Since the angles in a triangle sum to $$180^{\circ}$$, in right-angled $$\triangle UPT$$, $$\angle PUT +\angle PTU=90^\circ$$. That is, $$x+y = 90^{\circ}$$.

Since the angles in a straight line sum to $$180^{\circ}$$, $$\angle PTU + \angle UTR + \angle QTR = 180^{\circ}$$. That is, $$y + \angle UTR + x = 180^{\circ}$$. Substituting $$x+y = 90^{\circ}$$, we obtain $$90^\circ+\angle UTR=180^\circ$$, and $$\angle UTR=90^\circ$$ follows.

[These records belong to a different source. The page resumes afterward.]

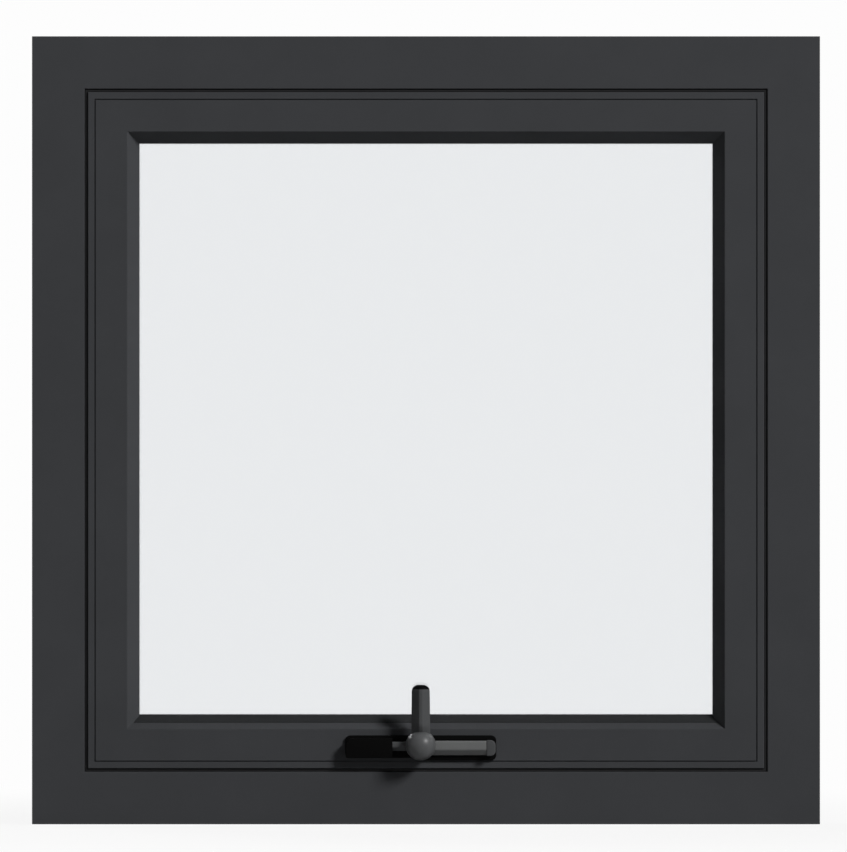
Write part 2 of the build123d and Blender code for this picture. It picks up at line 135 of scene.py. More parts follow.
# The floor: half its width, its level just under the sill, and the share of plain white that the
# eye gets near the window and from how far away on it is all white
FLOOR_HALF = 6.0
FLOOR_LEVEL = -0.5 * MM
FLOOR_NEAR_WHITE = 0.9
FLOOR_NEAR = 0.2
FLOOR_FAR = 0.9


def linear(code):
    """sRGB hex to linear RGBA: each channel c becomes ((c + 0.055) / 1.055) ** 2.4 above 0.04."""
    parts = [int(code[i : i + 2], 16) / 255 for i in (1, 3, 5)]
    return [c / 12.92 if c <= 0.04045 else ((c + 0.055) / 1.055) ** 2.4 for c in parts] + [1.0]


def colour(label, code, words):
    """A colour that a user may change, given as sRGB hex."""
    return bpy.props.FloatVectorProperty(
        name=label, description=words, subtype="COLOR", size=4, min=0, max=1, default=linear(code)
    )


def length(label, millimetres, words):
    """A length that a user may change, given in millimetres."""
    return bpy.props.FloatProperty(
        name=label, description=words, subtype="DISTANCE", unit="LENGTH", default=millimetres * MM
    )


class WindowFinish(bpy.types.PropertyGroup):
    """Colours of the window's own materials; the hub and lever coats are the handle coat in darker
    tones that paint in shade.
    """

    coating: colour("Powder coat", "#37383A", "Charcoal polyester powder on the frame and sash")
    casting: colour("Handle coat", "#585959", "Satin lacquer on the zinc casting of the base")
    # Hub coat: the handle coat in a darker tone, a painted shade on the ball
    hub: colour("Hub coat", "#434445", "Polished satin lacquer on the ball of the hub")
    # Lever coat: the handle coat in a darker tone, a painted shade on the lever, end cap and stub
    lever: colour("Lever coat", "#404142", "Darker satin lacquer on the lever's bar")
    moulding: colour("Black moulding", "#070707", "Nylon of the back plate and covers")
    rubber: colour("Seal rubber", "#1F1F20", "EPDM of the gaskets and seals")
    wedge: colour("Wedge rubber", "#242526", "EPDM of the wedge seal along the bottom of the glass")
    pane: colour("Glass", "#F4F5F6", "Clear float glass, faintly grey through two panes")
    spacer: colour("Spacer", "#8F9193", "Mill-finished aluminium between the panes")
    steel: colour("Stay steel", "#C3C2BE", "Stainless strip of the friction stays")


class WindowSizes(bpy.types.PropertyGroup):
    """Sizes of the forms that are finer than the construction."""

    gap: length("Seal gap", 2.5, "Clear gap between frame and sash, seen from the room")
    gasket_face: length("Gasket face", 5.5, "Width of the glazing gasket across the glass")
    wedge_above: length("Wedge above", 1.8, "How far the bottom wedge seal shows above the nose")
    wedge_over: length("Wedge over", 4.5, "How far the bottom wedge seal lies down over the nose")
    grip_high: length("Grip height", 11.0, "Height of the fixed grip")
    grip_out: length("Grip depth", 6.5, "How far the grip stands off the back plate")
    stub_high: length("Stub height", 7.0, "Height of the stub left of the hub")
    stub_drop: length("Stub drop", 1.0, "How far the stub's middle lies under the spindle")
    plate_step: length("Plate step", 1.8, "How much less high the back plate is on its left half")
    pad_radius: length("Pad radius", 10.5, "Radius of the back plate's round pad")
    lever_wide: length("Lever width", 14.6, "Width of the lever at the hub")
    lever_tip: length("Lever tip", 13.6, "Width of the lever near its end")
    # Over this length the lever's end is coloured black moulding, a painted shade on its rounded
    # end
    lever_painted_shade_end: length("Lever end", 3.6, "Length of the black end on the lever")
    lever_thick: length("Lever thickness", 7.5, "Thickness of the lever bar at its ridge")
    lever_side: length("Lever side", 2.5, "Thickness of the lever bar at its sides")
    lever_ridge: length("Lever ridge", 2.5, "Width of the flat along the lever's ridge")
    lever_gap: length("Lever gap", 6.0, "Air between the lever and the grip")


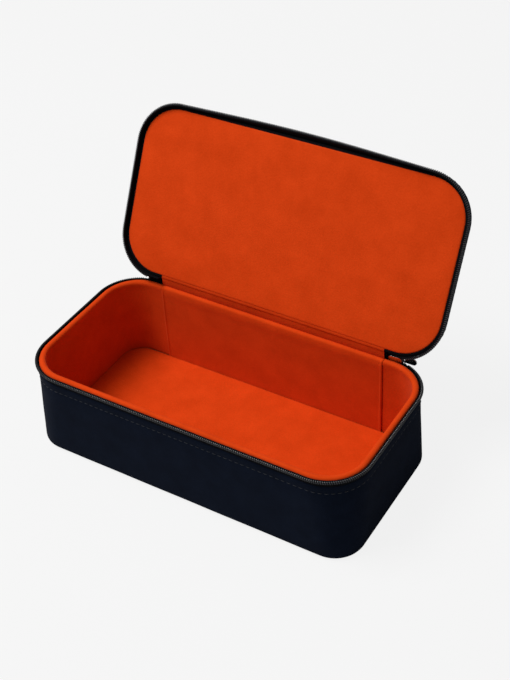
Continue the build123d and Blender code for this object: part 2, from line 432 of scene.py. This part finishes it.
def tube(name, centres, thick, sides):
    """A round thread along a line of points."""
    verts, faces = [], []
    for k, centre in enumerate(centres):
        ahead = centres[min(k + 1, len(centres) - 1)]
        behind = centres[max(k - 1, 0)]
        along = (ahead - behind).normalized()
        first = along.cross(Vector((0, 0, 1)))
        if first.length < PARALLEL:
            first = along.cross(Vector((1, 0, 0)))
        first.normalize()
        second = along.cross(first)
        for n in range(sides):
            angle = 2 * pi * n / sides
            verts.append(centre + first * (thick * cos(angle)) + second * (thick * sin(angle)))
    for k in range(len(centres) - 1):
        faces += ring_quads(k * sides, (k + 1) * sides, sides)
    faces += caps(0, (len(centres) - 1) * sides, sides)
    return make_object(name, verts, faces)


def coil(name, start, stop, z_mid, shift=None):
    """The wound nylon coil along the tape's edge, as one thin tube, and the core that fills it."""
    turns = int((stop - start) / COIL_PITCH)
    centres = []
    for k in range(turns * COIL_STEPS + 1):
        angle = 2 * pi * k / COIL_STEPS
        s = start + COIL_PITCH * k / COIL_STEPS
        extra = shift(s, COIL_MID, z_mid) if shift else 0.0
        out = COIL_MID + extra + COIL_OUT * cos(angle)
        centres.append(place(s, out, z_mid + COIL_TALL * sin(angle)))
    wound = tube(name, centres, COIL_THREAD, COIL_SIDES)
    core = []
    for k in range(CORE_SIDES):
        angle = 2 * pi * k / CORE_SIDES
        out = COIL_MID + CORE_SHARE * COIL_OUT * cos(angle)
        core.append((out, z_mid + CORE_SHARE * COIL_TALL * sin(angle)))
    return wound, sweep(f"{name}_core", core, start, stop, shift)


def stitches(name, out, z):
    """A row of lock stitches round the outline: short rounded threads that dip at their ends."""
    verts, faces = [], []
    for n in range(int(LOOP / STITCH_PITCH)):
        first = len(verts)
        for k in range(STITCH_STEPS + 1):
            t = k / STITCH_STEPS
            s = STITCH_PITCH * n + STITCH_PITCH * STITCH_SHARE * t
            thick = STITCH_THICK * (STITCH_TIP + (1 - STITCH_TIP) * sin(pi * t))
            middle = out + STITCH_RISE * sin(pi * t)
            for m in range(STITCH_SIDES):
                angle = 2 * pi * m / STITCH_SIDES
                verts.append(place(s, middle + thick * cos(angle) * STITCH_FLAT, z + thick * sin(angle)))
        for k in range(STITCH_STEPS):
            here = first + k * STITCH_SIDES
            faces += ring_quads(here, here + STITCH_SIDES, STITCH_SIDES)
        faces += caps(first, first + STITCH_STEPS * STITCH_SIDES, STITCH_SIDES)
    return make_object(name, verts, faces)


def new_material(name, roughness, metallic=0.0, sheen=0.0):
    """A node material and its main shader."""
    material = bpy.data.materials.new(name)
    material.use_nodes = True
    shader = material.node_tree.nodes["Principled BSDF"]
    shader.inputs["Roughness"].default_value = roughness
    shader.inputs["Metallic"].default_value = metallic
    shader.inputs["Sheen Weight"].default_value = sheen
    return material, shader


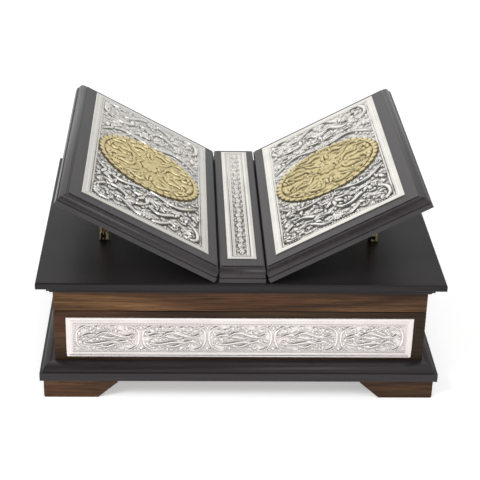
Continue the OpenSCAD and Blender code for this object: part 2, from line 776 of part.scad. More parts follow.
module prop_leg() {
    difference() {
        union() {
            rotate([90, 0, 0]) cylinder(h = eye_t, r = eye_r, center = true);
            translate([-eye_r, -eye_t / 2, 0]) cube([2 * eye_r, eye_t, eye_neck + 1]);
            translate([0, 0, eye_neck]) cylinder(h = prop_len + tip_past_bar - eye_neck, r = prop_r);
        }
        rotate([90, 0, 0]) cylinder(h = eye_t + 1, r = prop_pin_r + pin_fit, center = true);
    }
}

// ---------- nodes ----------

wall(0);  // front_wall
wall(1);  // right_wall
wall(2);  // back_wall
wall(3);  // left_wall
box_floor();
box_lining();
base_moulding(0);  // front_base_moulding
base_moulding(1);  // right_base_moulding
base_moulding(2);  // back_base_moulding
base_moulding(3);  // left_base_moulding
foot(-1, -1);  // front_left_foot
foot(1, -1);  // front_right_foot
foot(-1, 1);  // back_left_foot
foot(1, 1);  // back_right_foot
wall_plate(0);  // front_silver_plate
wall_plate(3);  // left_silver_plate
wall_plate(1);  // right_silver_plate
lid_hinge_half(-1, false);  // left_lid_hinge_box_flap
lid_hinge_half(1, false);  // right_lid_hinge_box_flap
lid_hinge_pins();
box_hinge_screws();
lid_board();
lid_lining();
lid_moulding(0);  // front_lid_moulding
lid_moulding(1);  // right_lid_moulding
lid_moulding(2);  // back_lid_moulding
lid_moulding(3);  // left_lid_moulding
skirt(0);  // front_skirt
skirt(1);  // right_skirt
skirt(2);  // back_skirt
skirt(3);  // left_skirt
spine();
spine_silver_plate();
lid_hinge_half(-1, true);  // left_lid_hinge_lid_flap
lid_hinge_half(1, true);  // right_lid_hinge_lid_flap
lid_hinge_screws();
leaf_hinge_lid_flaps(-1);  // left_leaf_hinge_lid_flaps
leaf_hinge_lid_flaps(1);  // right_leaf_hinge_lid_flaps
leaf_hinge_pins();
prop_brackets(-1);  // left_prop_brackets
prop_brackets(1);  // right_prop_brackets
prop_pins();
lid_top_screws();
leaf(-1);  // left_leaf
leaf_silver_plate(-1);  // left_leaf_silver_plate
medallion(-1);  // left_medallion
leaf_hinge_leaf_flaps(-1);  // left_leaf_hinge_flaps
leaf_screws(-1);  // left_leaf_screws
leaf(1);  // right_leaf
leaf_silver_plate(1);  // right_leaf_silver_plate
medallion(1);  // right_medallion
leaf_hinge_leaf_flaps(1);  // right_leaf_hinge_flaps
leaf_screws(1);  // right_leaf_screws
prop(-1);  // left_prop
prop(1);  // right_prop
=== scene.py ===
import math

import bpy
import numpy as np
from mathutils import Matrix, Vector
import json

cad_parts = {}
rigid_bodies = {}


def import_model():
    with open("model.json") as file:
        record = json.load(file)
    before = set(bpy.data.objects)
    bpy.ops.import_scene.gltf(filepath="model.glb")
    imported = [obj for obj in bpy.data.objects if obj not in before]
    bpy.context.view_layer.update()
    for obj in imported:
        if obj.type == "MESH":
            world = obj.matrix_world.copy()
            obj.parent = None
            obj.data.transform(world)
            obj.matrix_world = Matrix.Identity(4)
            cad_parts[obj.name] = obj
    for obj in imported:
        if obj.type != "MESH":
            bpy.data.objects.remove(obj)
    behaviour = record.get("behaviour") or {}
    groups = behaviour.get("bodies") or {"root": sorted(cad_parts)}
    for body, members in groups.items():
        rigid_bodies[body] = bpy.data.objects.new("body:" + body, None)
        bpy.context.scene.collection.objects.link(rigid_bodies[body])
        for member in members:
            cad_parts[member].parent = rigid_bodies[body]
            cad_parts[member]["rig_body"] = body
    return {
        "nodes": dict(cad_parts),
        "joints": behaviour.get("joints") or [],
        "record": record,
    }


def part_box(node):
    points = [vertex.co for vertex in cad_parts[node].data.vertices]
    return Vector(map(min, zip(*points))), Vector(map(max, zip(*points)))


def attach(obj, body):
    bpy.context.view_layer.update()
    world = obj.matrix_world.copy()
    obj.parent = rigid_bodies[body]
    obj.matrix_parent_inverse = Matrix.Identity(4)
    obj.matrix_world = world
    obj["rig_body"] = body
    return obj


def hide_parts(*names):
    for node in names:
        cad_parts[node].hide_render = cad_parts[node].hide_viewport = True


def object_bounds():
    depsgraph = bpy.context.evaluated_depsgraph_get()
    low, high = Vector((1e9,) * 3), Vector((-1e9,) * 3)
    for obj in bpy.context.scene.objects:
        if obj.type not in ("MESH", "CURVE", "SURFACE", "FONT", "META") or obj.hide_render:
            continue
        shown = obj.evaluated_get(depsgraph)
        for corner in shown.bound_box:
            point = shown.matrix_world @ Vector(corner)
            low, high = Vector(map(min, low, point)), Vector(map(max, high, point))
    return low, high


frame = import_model()
cad_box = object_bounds()
NODES = frame["nodes"]
MM = 0.001

# Plates, in millimetres
LEAF_STEP = 0.56            # distance between the points of a leaf plate
PLATE_STEP = 0.46           # the same on the smaller plates
GROUND = 0.4                # thickness of a plate at its sunk ground
RIM = 0.85                  # thickness of a plate at its plain rim
RIM_WIDTH = {"leaf": 7.0, "spine": 4.6, "wall": 5.4}
# The thinning set below is painted shade: it keeps a plate's near end darker than its far end.
SHADE_FADE_FROM = 0.3375          # share of a plate's length at which its patina starts to thin out
SHADE_FADE_SPAN = 0.45            # share of the length over which it does
GRIT = 0.05                 # unevenness of a leaf plate's ground
BEAD_PITCH = 2.4            # distance between the beads along a plate's rim

# Medallions, as shares of the radius unless the name says otherwise
MEDAL_LOBES = 40
MEDAL_BITE = 0.035          # depth of the scallops
MEDAL_GROUND = 0.35         # thickness of the ground, in millimetres
MEDAL_FIELD = 0.87          # where the arabesque ends
ROPE_AT, ROPE_HALF = 0.945, 0.053   # middle and half width of the roped border

# Velvet panels, in millimetres
PANEL_EDGE = 2.5            # width of the rounded edge
PANEL_STEP = 5.0            # distance between points inside it
PANEL_RIM = 0.15            # thickness at the very edge
PANEL_WAVE = 0.06           # unevenness of the padding
PANEL_SHORT = 0.1           # how far the crown stays below the CAD panel's face

# Eased arrises of the carried-over parts, in millimetres
FINE_EASE, BLACK_EASE, DARK_EASE, WALNUT_EASE = 0.12, 0.15, 0.45, 0.5

# Sockets of a Mix node set to vectors
MIX_A, MIX_B, MIX_OUT = 4, 5, 1

# Camera, in metres and degrees
EYE = (-0.0526, -1.1362, 0.6559)
PITCH, ROLL, YAW = 26.54, 1.5, 2.06
LENS, SENSOR = 104.5, 36.0

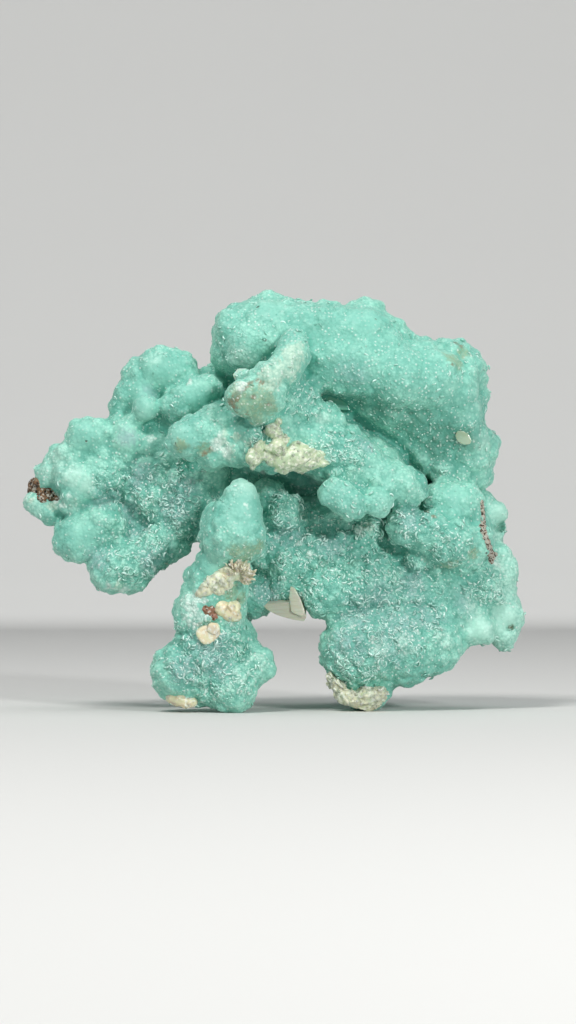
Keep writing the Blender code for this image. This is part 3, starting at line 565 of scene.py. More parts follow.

Since $$UT=TR$$ and $$\angle UTR=90^\circ$$, $$\triangle TRU$$ is an isosceles right-angled triangle and so $$\angle TUR = \angle TRU = 45^{\circ}$$.

The angles in a straight line sum to $$180^{\circ}$$, so we have $$\angle RUS + \angle TUR + \angle PUT = 180^{\circ}$$.

Since $$\angle TUR = 45^{\circ}$$, this becomes $$\angle RUS + 45^{\circ} + \angle PUT = 180^{\circ}$$, and so $$\angle RUS + \angle PUT = 180^{\circ} - 45^{\circ} = 135^{\circ}$$. Therefore, $$\angle RUS + \angle PUT = 135^{\circ}$$.

Solution 3

Let $$\angle RUS=\alpha$$ and $$\angle PUT=\beta$$.

Using basic trigonometry, from right-angled $$\triangle RSU$$, we have $$\tan \alpha=\frac{7}{1}=7$$, and so $$\alpha=\tan^{-1}(7)$$. Similarly, from right-angled $$\triangle UPT$$, we have $$\tan \beta=\frac{4}{3}$$, and so $$\beta=\tan^{-1}\left(\frac{4}{3}\right)$$.

Then $$\angle RUS + \angle PUT=\alpha +\beta =\tan^{-1}(7)+\tan^{-1}\left(\frac{4}{3}\right)=135^\circ$$.

Therefore, $$\angle RUS + \angle PUT = 135^{\circ}$$.

This third solution is very efficient and concise. However, some of the beauty is lost as a result of this direct approach.